- [What the task asks] Below are some entries; can you quote all of them exactly?

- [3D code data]

--------------------

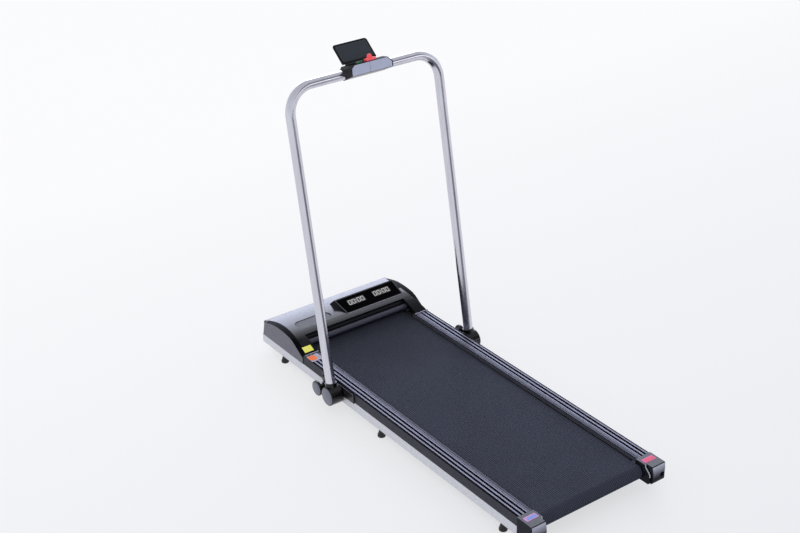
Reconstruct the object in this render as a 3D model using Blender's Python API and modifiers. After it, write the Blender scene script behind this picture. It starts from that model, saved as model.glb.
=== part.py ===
"""Folding walking treadmill: a low deck with a motor hood, and a U-shaped handlebar that folds down.

Metres, +Z up, +Y towards the hood, +X to the walker's right.
The origin is on the floor under the middle of the deck.
"""

import math

import bmesh
import bpy
from mathutils import Matrix, Vector

# Overall sizes
LENGTH = 1.422
DECK_WIDTH = 0.510
BAR_HEIGHT = 1.051

# Clearances
SEAT_GAP = 0.0003
RUNNING_GAP = 0.0003
SCREW_GAP = 0.0002

# Steel frame
BEAM_BOTTOM = 0.034
BEAM_HEIGHT = 0.031
BEAM_WIDTH = 0.025
BEAM_WALL = 0.002
INNER_BEAM_HEIGHT = 0.0195
INNER_BEAM_LENGTH = 0.040
CROSS_BEAM_INSET = 0.075
NOSE_BEAM_LENGTH = 0.0265
EAR_THICKNESS = 0.005
EAR_RADIUS = 0.015

# Foot rails
RAIL_WIDTH = 0.056
RAIL_HEIGHT = 0.035
RAIL_WALL = 0.004
RAIL_LIP = 0.003
GROOVE_WIDTH = 0.005
GROOVE_DEPTH = 0.0025
OUTER_GROOVE = 0.013
INNER_GROOVE = 0.028

# Belt, deck and rollers
BELT_SIDE_GAP = 0.0065
BELT_THICKNESS = 0.0016
BELT_DROP = 0.010
ROLLER_RADIUS = 0.0221
ROLLER_WALL = 0.0043
ROLLER_MARGIN = 0.0035
REAR_ROLLER_INSET = 0.050
FRONT_ROLLER_INSET = 0.1765
DECK_THICKNESS = 0.015
DECK_OVERLAP = 0.023
DECK_END_SPACE = 0.038
CUSHION_WIDTH = 0.017
AXLE_RADIUS = 0.0075
BEARING_WIDTH = 0.011
BEARING_DEPTH = 0.001
FRONT_BEARING_DEPTH = 0.012

# Rear end caps and belt tension screws
CAP_BULGE = 0.0055
CAP_LENGTH = 0.0618
CAP_HEIGHT = 0.060
CAP_OVERHANG = 0.003
CAP_FLANGE = 0.004
CAP_GROOVE = 0.004
CAP_CORNER = 0.007
CAP_TONGUE = 0.020
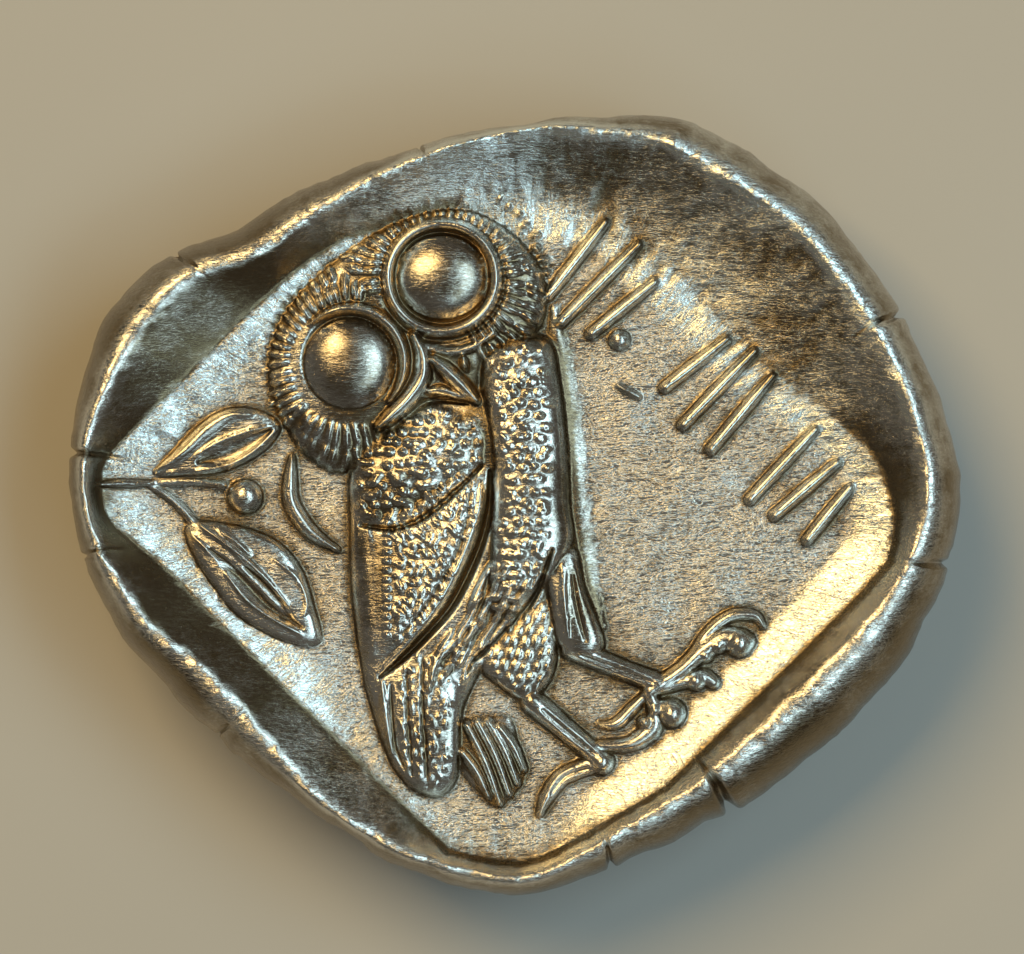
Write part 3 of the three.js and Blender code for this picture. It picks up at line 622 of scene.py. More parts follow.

--------------------

- [Result]
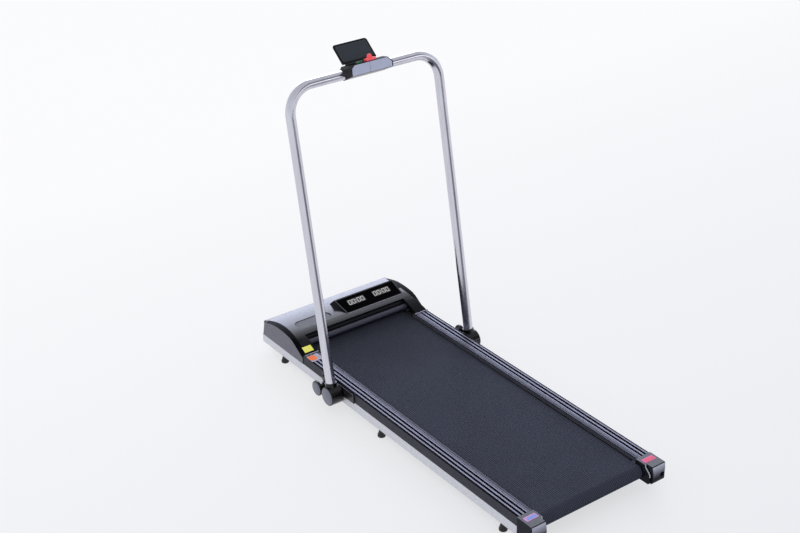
Reconstruct the object in this render as a 3D model using Blender's Python API and modifiers. After it, write the Blender scene script behind this picture. It starts from that model, saved as model.glb.
=== part.py ===
"""Folding walking treadmill: a low deck with a motor hood, and a U-shaped handlebar that folds down.

Metres, +Z up, +Y towards the hood, +X to the walker's right.
The origin is on the floor under the middle of the deck.
"""

import math

import bmesh
import bpy
from mathutils import Matrix, Vector

# Overall sizes
LENGTH = 1.422
DECK_WIDTH = 0.510
BAR_HEIGHT = 1.051

# Clearances
SEAT_GAP = 0.0003
RUNNING_GAP = 0.0003
SCREW_GAP = 0.0002

# Steel frame
BEAM_BOTTOM = 0.034
BEAM_HEIGHT = 0.031
BEAM_WIDTH = 0.025
BEAM_WALL = 0.002
INNER_BEAM_HEIGHT = 0.0195
INNER_BEAM_LENGTH = 0.040
CROSS_BEAM_INSET = 0.075
NOSE_BEAM_LENGTH = 0.0265
EAR_THICKNESS = 0.005
EAR_RADIUS = 0.015

# Foot rails
RAIL_WIDTH = 0.056
RAIL_HEIGHT = 0.035
RAIL_WALL = 0.004
RAIL_LIP = 0.003
GROOVE_WIDTH = 0.005
GROOVE_DEPTH = 0.0025
OUTER_GROOVE = 0.013
INNER_GROOVE = 0.028

# Belt, deck and rollers
BELT_SIDE_GAP = 0.0065
BELT_THICKNESS = 0.0016
BELT_DROP = 0.010
ROLLER_RADIUS = 0.0221
ROLLER_WALL = 0.0043
ROLLER_MARGIN = 0.0035
REAR_ROLLER_INSET = 0.050
FRONT_ROLLER_INSET = 0.1765
DECK_THICKNESS = 0.015
DECK_OVERLAP = 0.023
DECK_END_SPACE = 0.038
CUSHION_WIDTH = 0.017
AXLE_RADIUS = 0.0075
BEARING_WIDTH = 0.011
BEARING_DEPTH = 0.001
FRONT_BEARING_DEPTH = 0.012

# Rear end caps and belt tension screws
CAP_BULGE = 0.0055
CAP_LENGTH = 0.0618
CAP_HEIGHT = 0.060
CAP_OVERHANG = 0.003
CAP_FLANGE = 0.004
CAP_GROOVE = 0.004
CAP_CORNER = 0.007
CAP_TONGUE = 0.020
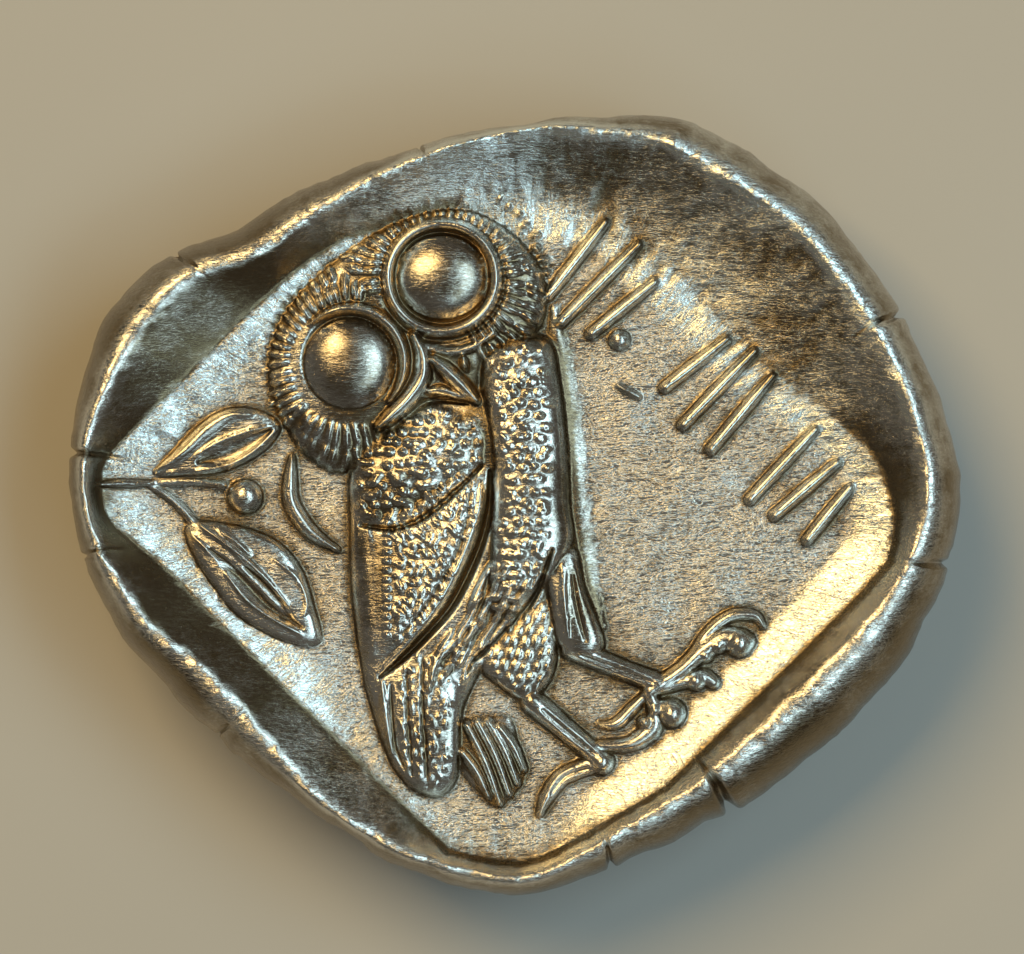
Write part 3 of the three.js and Blender code for this picture. It picks up at line 622 of scene.py. More parts follow.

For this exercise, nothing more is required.